Sandy Koufax and Don Drysdale (1966): The Dodgers' pitching stars threatened to hold out -- they even had plans to become movie actors -- unless their six-figure joint contract demands were met. But neither Koufax, who was 26-8 and won NL MVP in 1965, nor Drysdale, who was 23-12 the previous season, missed time in 1966. Koufax received a $125,000 contract, and Drysdale was paid $110,000. "But be sure to stick around for the fun the next time somebody tries that gimmick," Dodgers GM Buzzie Bavasi wrote in Sports Illustrated in reference to the dual holdout. "I don't care if the whole infield comes in as a package. The next year, the whole infield will be wondering what it is doing playing for the Nankai Hawks."
Mark Messier (1991): Eager to be traded out of Edmonton, where he made $1.2 million a season, Messier held out and forced a trade to the New York Rangers.
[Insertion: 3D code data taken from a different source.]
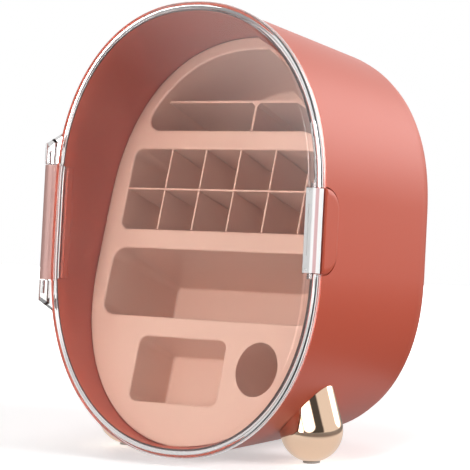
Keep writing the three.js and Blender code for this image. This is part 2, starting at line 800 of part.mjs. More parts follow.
function shelfInsert() {
  const room = archVolume(-seatGap, shelfSetback, archDepth - seatGap);
  const plate = traySlab([shelfSetback, archDepth], [shelfTop - shelfThickness, shelfTop]);
  const half = shelfThickness / 2;
  const divider = traySlab([shelfSetback, archDepth], [archFloor, shelfTop - half], [-half, half]);
  const gusset = [[half, 0], [half + shelfGusset, 0], [half, -shelfGusset]];
  const outline = [...gusset.slice(1), [-half, -shelfGusset], [-half - shelfGusset, 0]];
  const ring = (y) => outline.map(([x, z]) => new THREE.Vector3(x, y, shelfTop - half + z));
  const fillets = onTray(loft([ring(shelfSetback), ring(archDepth)]));
  return join(plate, divider, fillets).intersect(room);
}

const crossHeight = (gridTop + gridBottom) / 2;
const lapDepth = (gridDepth + dividerSetback) / 2;

function gridRoom() {
  return pocketVolume(pockets.grid, -seatGap, dividerSetback, gridDepth - seatGap);
}

function dividerX(number) {
  return (number - (dividerCount + 1) / 2) * dividerPitch;
}

function around(centre, thickness) {
  return [centre - thickness / 2, centre + thickness / 2];
}

function gridDivider(number) {
  const plate = traySlab([0, gridDepth], [gridBottom, gridTop],
    around(dividerX(number), dividerThickness));
  const slot = traySlab([-cutOverrun, lapDepth + seatGap / 2],
    around(crossHeight, dividerThickness + seatGap * 2));
  return cut(plate.intersect(gridRoom()), slot);
}

function gridCrossDivider() {
  const plate = traySlab([0, gridDepth], around(crossHeight, dividerThickness));
  const slots = Array.from({ length: dividerCount }, (_, i) => traySlab(
    [lapDepth - seatGap / 2, gridDepth + cutOverrun], [gridBottom, gridTop],
    around(dividerX(i + 1), dividerThickness + seatGap * 2)));
  return cut(plate.intersect(gridRoom()), ...slots);
}

// The assembly

const pieces = [
  ['outer_case', outerCase(), materials.case],
  ['organizer_tray', organizerTray(), materials.tray],
  ['arch_tub', archTub(), materials.tray],
  ['lipstick_tub', pocketTub(pockets.grid), materials.tray],
  ['wide_tub', pocketTub(pockets.wide), materials.tray],
  ['square_tub', pocketTub(pockets.square), materials.tray],
  ['cup_tub', cupTub(), materials.tray],
  ['shelf_insert', shelfInsert(), materials.tray],
  ['grid_cross_divider', gridCrossDivider(), materials.tray],
  ['hinge_bracket', hingeBracket(), materials.hinge],
  ['hinge_backing_plate', hingeBackingPlate(), materials.hinge],
  ['hinge_pin', hingePin(), materials.steel],
  ['lid_cover', lidCover(), materials.clear],
  ['dust_seal', dustSeal(), materials.seal],
  ['latch_lever', latchLever(), materials.clear],
  ['latch_pin', latchPin(), materials.steel],
  ['latch_spring', latchSpring(), materials.steel],
  ['release_button', releaseButton(), materials.case],
  ['rear_pad', rearPad(), materials.rubber],
];

for (let number = 1; number <= dividerCount; number += 1) {
  pieces.push([`grid_divider_${number}`, gridDivider(number), materials.tray]);
}

hingeScrewHeights().forEach((z, i) => {
  pieces.push([`hinge_screw_${i + 1}`, hingeScrew(z), materials.steel]);
});

postHeights().forEach((z, i) => {
  pieces.push([`button_clip_${i + 1}`, buttonClip(z), materials.steel]);
});

for (const [side, word] of [[-1, 'left'], [1, 'right']]) {
  pieces.push([`foot_${word}`, foot(side), materials.gold]);
  pieces.push([`foot_pad_${word}`, footPad(side), materials.rubber]);
  pieces.push([`foot_screw_${word}`, footScrew(side), materials.steel]);
  pieces.push([`foot_washer_${word}`, footWasher(side), materials.steel]);
}

const leaning = new THREE.Group();
leaning.rotation.x = -leanBack;
for (const [name, solid, material] of pieces) {
  const mesh = new THREE.Mesh(geometryOf(solid), material);
  mesh.name = name;
  leaning.add(mesh);
}

// The origin is the middle of the whole object's footprint, on the surface it stands on
const organizer = new THREE.Group();
organizer.name = 'makeup_organizer';
organizer.add(leaning);
organizer.updateMatrixWorld(true);
const bounds = new THREE.Box3().setFromObject(organizer, true);
const middle = bounds.getCenter(new THREE.Vector3());
leaning.position.set(-middle.x, -middle.y, -bounds.min.z);
organizer.updateMatrixWorld(true);

export default organizer;
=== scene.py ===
"""Looks for the dustproof makeup organizer: an oval case that leans back, with a clear lid and a tray.

The pieces are drawn in the frame of the case, whose front rim lies in the plane y = 0: x runs to the right, y
into the case and z up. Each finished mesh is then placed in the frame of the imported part. Lengths are metres.
"""

import logging
import math
from dataclasses import dataclass
from enum import Enum
from typing import Callable, Sequence

import bmesh
import bpy
from mathutils import Matrix, Vector


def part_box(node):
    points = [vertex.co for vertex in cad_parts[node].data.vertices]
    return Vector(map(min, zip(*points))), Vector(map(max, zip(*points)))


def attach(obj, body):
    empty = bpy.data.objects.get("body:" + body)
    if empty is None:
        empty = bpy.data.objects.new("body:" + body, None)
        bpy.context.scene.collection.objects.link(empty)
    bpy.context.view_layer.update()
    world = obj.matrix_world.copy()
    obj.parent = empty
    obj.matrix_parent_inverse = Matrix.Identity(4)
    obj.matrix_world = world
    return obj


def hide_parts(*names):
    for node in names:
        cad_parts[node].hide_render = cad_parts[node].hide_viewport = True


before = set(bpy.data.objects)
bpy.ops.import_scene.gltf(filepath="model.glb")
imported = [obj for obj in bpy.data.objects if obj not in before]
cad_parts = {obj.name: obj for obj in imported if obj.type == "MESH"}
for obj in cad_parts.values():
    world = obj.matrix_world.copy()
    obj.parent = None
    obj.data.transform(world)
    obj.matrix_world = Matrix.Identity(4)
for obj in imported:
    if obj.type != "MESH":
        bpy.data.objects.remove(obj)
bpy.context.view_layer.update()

MM = 0.001
HOLE_SEGMENTS = 32
SMALL_HOLE_SEGMENTS = 24
# Points closer than this are one: in a CAD node, in a spun profile and in a cut piece
NODE_WELD = 0.003 * MM
SPUN_WELD = 0.005 * MM
CUT_WELD = 0.01 * MM
# The sharpest edge that looks smooth: on a drawn piece, on a faceted one and on a thin round one
CREASE = math.radians(32)
FACET_CREASE = math.radians(40)
ROUND_CREASE = math.radians(60)
FLAT_ANGLE = math.radians(1)
FLAT_WEIGHT = 80
FULL_TURN = 2 * math.pi

log = logging.getLogger("organizer")
Ring = list[Vector]
Span = tuple[float, float]
Colour = tuple[float, float, float]
Solid = bpy.types.Object
Socket = bpy.types.NodeSocket


class Body(Enum):
    """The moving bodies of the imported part."""

    CASE = "case"
    LID = "lid"
    LATCH = "latch"
    BUTTON = "button"


class Slot(Enum):
    """The record's material slots."""

    CASE = "case_shell"
    TRAY = "tray"
    CLEAR = "clear"
    SEAL = "seal"
    HINGE = "hinge_moulding"
    GOLD = "rose_gold"
    STEEL = "steel"
    RUBBER = "rubber"


class Look(Enum):
    """Finishes of single pieces that differ from the others of their slot: the lever's frosted plastic with
    painted glow and pink, and the hinge strip's pink darkened as painted shade.
    """

    FROSTED = "frosted lever"
    STRIP = "hinge strip"


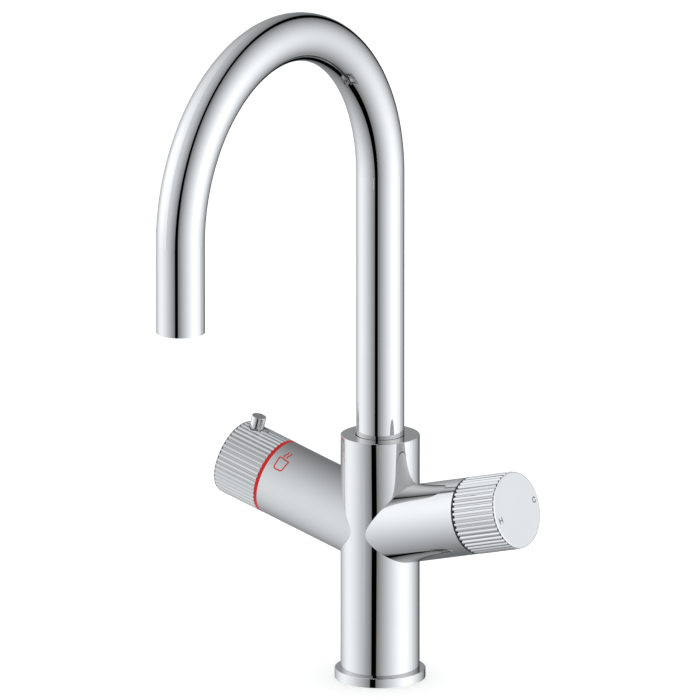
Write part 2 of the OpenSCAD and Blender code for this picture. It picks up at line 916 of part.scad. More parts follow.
// turned sleeve fixed in the tube's foot, which turns in the body's socket
module spout_spigot() {
    color("goldenrod")
        difference() {
            union() {
                rod(tube_r, spigot_foot_z, tube_foot_z - eps);
                rod(tube_in_r - fixed_gap, tube_foot_z - over, tube_foot_z + spigot_neck);
            }
            rod(spigot_bore_r, spigot_foot_z - over, tube_foot_z + spigot_neck + over);
            for (z = oring_z)
                seal_room(tube_r, oring_groove_depth, z, oring_groove_w);
            pipe(tube_r + over, oring_groove_r, glide_z, glide_z + glide_t);
            translate([0, 0, screw_z - dog_r - end_gap])
                rotate([0, 0, 90 - spout_swing - slot_margin])
                    rotate_extrude(angle = 2 * (spout_swing + slot_margin))
                        translate([slot_r, 0])
                            square([tube_r, 2 * (dog_r + end_gap)]);
        }
}

// two equal sealing rings on the spigot
module spout_orings() {
    color("dimgray")
        for (z = oring_z)
            oring(oring_groove_r + seal_gap, tube_r + run_gap / 2, z);
}

// split nylon ring that carries the spout in its socket
module spout_glide_ring() {
    color("white")
        pipe(tube_r + run_gap / 2, oring_groove_r + fixed_gap,
            glide_z + 2 * fixed_gap, glide_z + glide_t - 2 * fixed_gap);
}

// hose that keeps boiling water apart from mixed water, all the way to the outlet
module boiling_hose() {
    color("whitesmoke")
        swan_neck(hose_r, hose_bore_r, hose_foot_z, hose_end_z);
}

// two equal crimped sleeves, one at each end of the hose
module hose_ferrules() {
    color("gray") {
        ferrule(hose_foot_z);
        translate([0, outlet_y, 0])
            ferrule(hose_end_z);
    }
}

// one crimped sleeve round the hose's end at z
module ferrule(z) {
    pipe(hose_r + fixed_gap + ferrule_t, hose_r + fixed_gap, z + ferrule_start, z + barb_len);
}

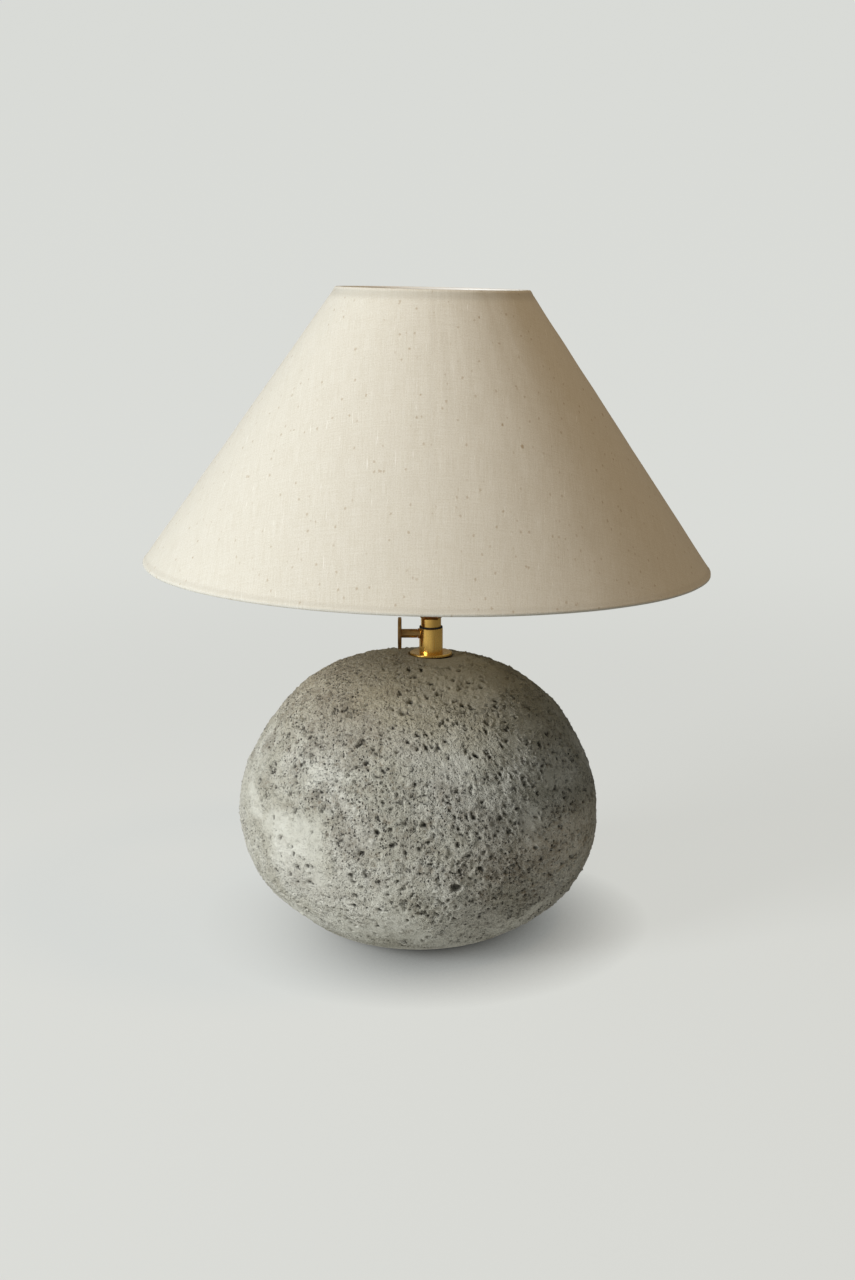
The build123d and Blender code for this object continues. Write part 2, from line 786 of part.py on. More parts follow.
os.makedirs("parts", exist_ok=True)
for name, make in nodes.items():
    export_step(make(), f"parts/{name}.step")
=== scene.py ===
import json
import math
import bpy
import bmesh
import numpy as np
from mathutils import Vector, Matrix, noise


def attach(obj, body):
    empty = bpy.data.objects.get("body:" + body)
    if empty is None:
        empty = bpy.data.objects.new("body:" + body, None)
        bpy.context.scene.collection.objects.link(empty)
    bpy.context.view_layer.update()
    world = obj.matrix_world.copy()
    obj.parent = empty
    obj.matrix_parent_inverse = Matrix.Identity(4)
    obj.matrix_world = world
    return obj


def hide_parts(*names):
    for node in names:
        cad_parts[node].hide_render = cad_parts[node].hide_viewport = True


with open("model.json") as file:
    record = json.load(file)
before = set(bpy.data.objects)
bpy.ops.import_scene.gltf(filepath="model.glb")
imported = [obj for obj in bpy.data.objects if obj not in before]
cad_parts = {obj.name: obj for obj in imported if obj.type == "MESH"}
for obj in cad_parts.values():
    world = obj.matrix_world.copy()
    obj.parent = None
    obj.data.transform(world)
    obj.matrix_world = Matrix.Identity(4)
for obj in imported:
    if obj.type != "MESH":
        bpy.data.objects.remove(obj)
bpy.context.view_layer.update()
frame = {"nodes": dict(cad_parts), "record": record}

nodes = frame["nodes"]
scene = bpy.context.scene
scene.view_settings.view_transform = "Standard"


def say(stage):
    print("lamp:", stage)


cameraSet = {"place": (-0.0025, -1.247, 0.4716), "downTilt": 11.87, "lens": 50.0,
             "sensor": 36.0, "near": 0.01}


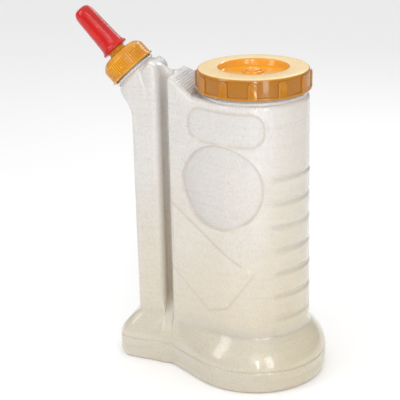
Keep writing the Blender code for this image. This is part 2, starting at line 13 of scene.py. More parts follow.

He led the Rangers to the Stanley Cup in 1994 and became one of the city's more beloved athletes.
Pavel Bure (1998): Although his contract called for him to make a hefty $8 million, Bure didn't want to play for Vancouver anymore, so the talented Russian winger sat until January, when the Canucks dealt him the Florida Panthers in a seven-player deal that netted defenseman Ed Jovanoski.
Alexei Yashin (1999): Although his contract had a year remaining at $3.6 million, the Ottawa Senators' winger didn't want to play it out, so he skipped the entire 1999-2000 season thinking he would be free to sign elsewhere. After an arbitrator refused to declare him a free agent and an appeal failed, Yashin reported to the Senators for the next season. "I'm here because I can't play hockey anywhere else in the world," he told reporters.